*Exercise*.
Copy every line, leaving nothing out and adding nothing.

** Begin Stored data **

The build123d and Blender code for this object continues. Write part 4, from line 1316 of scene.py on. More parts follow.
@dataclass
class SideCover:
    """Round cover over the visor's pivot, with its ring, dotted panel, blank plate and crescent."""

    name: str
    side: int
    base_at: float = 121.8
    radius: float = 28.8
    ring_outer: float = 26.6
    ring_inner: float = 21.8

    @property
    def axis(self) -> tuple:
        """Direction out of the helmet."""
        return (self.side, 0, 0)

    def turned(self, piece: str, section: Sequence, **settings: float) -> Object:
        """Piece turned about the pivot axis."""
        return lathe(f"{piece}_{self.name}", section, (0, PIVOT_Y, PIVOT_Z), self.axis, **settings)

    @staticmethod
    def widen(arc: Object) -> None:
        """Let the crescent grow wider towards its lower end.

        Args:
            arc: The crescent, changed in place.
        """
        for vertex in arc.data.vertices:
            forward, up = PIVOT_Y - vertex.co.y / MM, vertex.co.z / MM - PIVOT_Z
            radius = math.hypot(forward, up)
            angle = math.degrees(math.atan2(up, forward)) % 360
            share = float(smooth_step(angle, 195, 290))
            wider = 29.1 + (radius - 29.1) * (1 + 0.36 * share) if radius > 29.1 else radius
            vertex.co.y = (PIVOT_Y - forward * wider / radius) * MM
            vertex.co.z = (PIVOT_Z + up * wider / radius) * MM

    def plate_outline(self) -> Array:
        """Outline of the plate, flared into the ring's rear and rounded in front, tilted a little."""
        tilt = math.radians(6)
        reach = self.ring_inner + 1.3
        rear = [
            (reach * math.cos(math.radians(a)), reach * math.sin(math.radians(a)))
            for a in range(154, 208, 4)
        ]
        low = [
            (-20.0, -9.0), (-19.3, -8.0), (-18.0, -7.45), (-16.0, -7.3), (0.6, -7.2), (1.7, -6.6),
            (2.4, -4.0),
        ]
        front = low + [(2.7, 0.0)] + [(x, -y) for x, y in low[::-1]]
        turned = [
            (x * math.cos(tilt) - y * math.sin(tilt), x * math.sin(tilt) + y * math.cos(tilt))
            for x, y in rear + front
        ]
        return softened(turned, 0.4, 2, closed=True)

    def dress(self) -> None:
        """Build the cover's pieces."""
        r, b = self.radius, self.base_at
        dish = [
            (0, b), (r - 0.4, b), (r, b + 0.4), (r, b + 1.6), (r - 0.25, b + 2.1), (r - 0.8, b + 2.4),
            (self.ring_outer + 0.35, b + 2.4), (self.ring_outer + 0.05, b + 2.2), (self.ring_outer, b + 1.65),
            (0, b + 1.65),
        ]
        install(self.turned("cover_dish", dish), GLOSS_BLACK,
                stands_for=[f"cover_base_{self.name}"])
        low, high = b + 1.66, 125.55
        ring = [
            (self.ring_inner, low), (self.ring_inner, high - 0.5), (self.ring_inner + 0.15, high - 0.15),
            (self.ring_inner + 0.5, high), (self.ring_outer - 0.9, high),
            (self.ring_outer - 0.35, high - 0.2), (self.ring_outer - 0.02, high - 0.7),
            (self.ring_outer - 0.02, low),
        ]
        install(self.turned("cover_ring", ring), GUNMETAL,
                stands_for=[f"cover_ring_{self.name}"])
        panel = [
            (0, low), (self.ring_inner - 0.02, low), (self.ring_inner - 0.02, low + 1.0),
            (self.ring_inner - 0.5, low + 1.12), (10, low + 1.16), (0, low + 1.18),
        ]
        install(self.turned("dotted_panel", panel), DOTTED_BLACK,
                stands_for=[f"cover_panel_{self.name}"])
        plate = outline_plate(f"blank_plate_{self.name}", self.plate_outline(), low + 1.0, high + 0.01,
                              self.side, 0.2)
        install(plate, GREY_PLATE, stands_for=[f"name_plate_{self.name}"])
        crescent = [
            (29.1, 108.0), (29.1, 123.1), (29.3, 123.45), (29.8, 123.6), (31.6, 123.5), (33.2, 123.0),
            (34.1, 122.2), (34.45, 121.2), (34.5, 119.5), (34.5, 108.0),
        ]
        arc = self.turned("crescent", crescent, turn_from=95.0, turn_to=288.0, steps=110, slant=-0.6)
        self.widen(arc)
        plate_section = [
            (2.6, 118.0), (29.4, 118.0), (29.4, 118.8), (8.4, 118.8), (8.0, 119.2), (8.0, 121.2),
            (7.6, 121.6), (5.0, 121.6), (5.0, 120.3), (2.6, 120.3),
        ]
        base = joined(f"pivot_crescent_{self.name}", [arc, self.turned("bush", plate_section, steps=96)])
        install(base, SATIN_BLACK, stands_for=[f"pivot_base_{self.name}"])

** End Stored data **

*The response*.
The build123d and Blender code for this object continues. Write part 4, from line 1316 of scene.py on. More parts follow.
@dataclass
class SideCover:
    """Round cover over the visor's pivot, with its ring, dotted panel, blank plate and crescent."""

    name: str
    side: int
    base_at: float = 121.8
    radius: float = 28.8
    ring_outer: float = 26.6
    ring_inner: float = 21.8

    @property
    def axis(self) -> tuple:
        """Direction out of the helmet."""
        return (self.side, 0, 0)

    def turned(self, piece: str, section: Sequence, **settings: float) -> Object:
        """Piece turned about the pivot axis."""
        return lathe(f"{piece}_{self.name}", section, (0, PIVOT_Y, PIVOT_Z), self.axis, **settings)

    @staticmethod
    def widen(arc: Object) -> None:
        """Let the crescent grow wider towards its lower end.

        Args:
            arc: The crescent, changed in place.
        """
        for vertex in arc.data.vertices:
            forward, up = PIVOT_Y - vertex.co.y / MM, vertex.co.z / MM - PIVOT_Z
            radius = math.hypot(forward, up)
            angle = math.degrees(math.atan2(up, forward)) % 360
            share = float(smooth_step(angle, 195, 290))
            wider = 29.1 + (radius - 29.1) * (1 + 0.36 * share) if radius > 29.1 else radius
            vertex.co.y = (PIVOT_Y - forward * wider / radius) * MM
            vertex.co.z = (PIVOT_Z + up * wider / radius) * MM

    def plate_outline(self) -> Array:
        """Outline of the plate, flared into the ring's rear and rounded in front, tilted a little."""
        tilt = math.radians(6)
        reach = self.ring_inner + 1.3
        rear = [
            (reach * math.cos(math.radians(a)), reach * math.sin(math.radians(a)))
            for a in range(154, 208, 4)
        ]
        low = [
            (-20.0, -9.0), (-19.3, -8.0), (-18.0, -7.45), (-16.0, -7.3), (0.6, -7.2), (1.7, -6.6),
            (2.4, -4.0),
        ]
        front = low + [(2.7, 0.0)] + [(x, -y) for x, y in low[::-1]]
        turned = [
            (x * math.cos(tilt) - y * math.sin(tilt), x * math.sin(tilt) + y * math.cos(tilt))
            for x, y in rear + front
        ]
        return softened(turned, 0.4, 2, closed=True)

    def dress(self) -> None:
        """Build the cover's pieces."""
        r, b = self.radius, self.base_at
        dish = [
            (0, b), (r - 0.4, b), (r, b + 0.4), (r, b + 1.6), (r - 0.25, b + 2.1), (r - 0.8, b + 2.4),
            (self.ring_outer + 0.35, b + 2.4), (self.ring_outer + 0.05, b + 2.2), (self.ring_outer, b + 1.65),
            (0, b + 1.65),
        ]
        install(self.turned("cover_dish", dish), GLOSS_BLACK,
                stands_for=[f"cover_base_{self.name}"])
        low, high = b + 1.66, 125.55
        ring = [
            (self.ring_inner, low), (self.ring_inner, high - 0.5), (self.ring_inner + 0.15, high - 0.15),
            (self.ring_inner + 0.5, high), (self.ring_outer - 0.9, high),
            (self.ring_outer - 0.35, high - 0.2), (self.ring_outer - 0.02, high - 0.7),
            (self.ring_outer - 0.02, low),
        ]
        install(self.turned("cover_ring", ring), GUNMETAL,
                stands_for=[f"cover_ring_{self.name}"])
        panel = [
            (0, low), (self.ring_inner - 0.02, low), (self.ring_inner - 0.02, low + 1.0),
            (self.ring_inner - 0.5, low + 1.12), (10, low + 1.16), (0, low + 1.18),
        ]
        install(self.turned("dotted_panel", panel), DOTTED_BLACK,
                stands_for=[f"cover_panel_{self.name}"])
        plate = outline_plate(f"blank_plate_{self.name}", self.plate_outline(), low + 1.0, high + 0.01,
                              self.side, 0.2)
        install(plate, GREY_PLATE, stands_for=[f"name_plate_{self.name}"])
        crescent = [
            (29.1, 108.0), (29.1, 123.1), (29.3, 123.45), (29.8, 123.6), (31.6, 123.5), (33.2, 123.0),
            (34.1, 122.2), (34.45, 121.2), (34.5, 119.5), (34.5, 108.0),
        ]
        arc = self.turned("crescent", crescent, turn_from=95.0, turn_to=288.0, steps=110, slant=-0.6)
        self.widen(arc)
        plate_section = [
            (2.6, 118.0), (29.4, 118.0), (29.4, 118.8), (8.4, 118.8), (8.0, 119.2), (8.0, 121.2),
            (7.6, 121.6), (5.0, 121.6), (5.0, 120.3), (2.6, 120.3),
        ]
        base = joined(f"pivot_crescent_{self.name}", [arc, self.turned("bush", plate_section, steps=96)])
        install(base, SATIN_BLACK, stands_for=[f"pivot_base_{self.name}"])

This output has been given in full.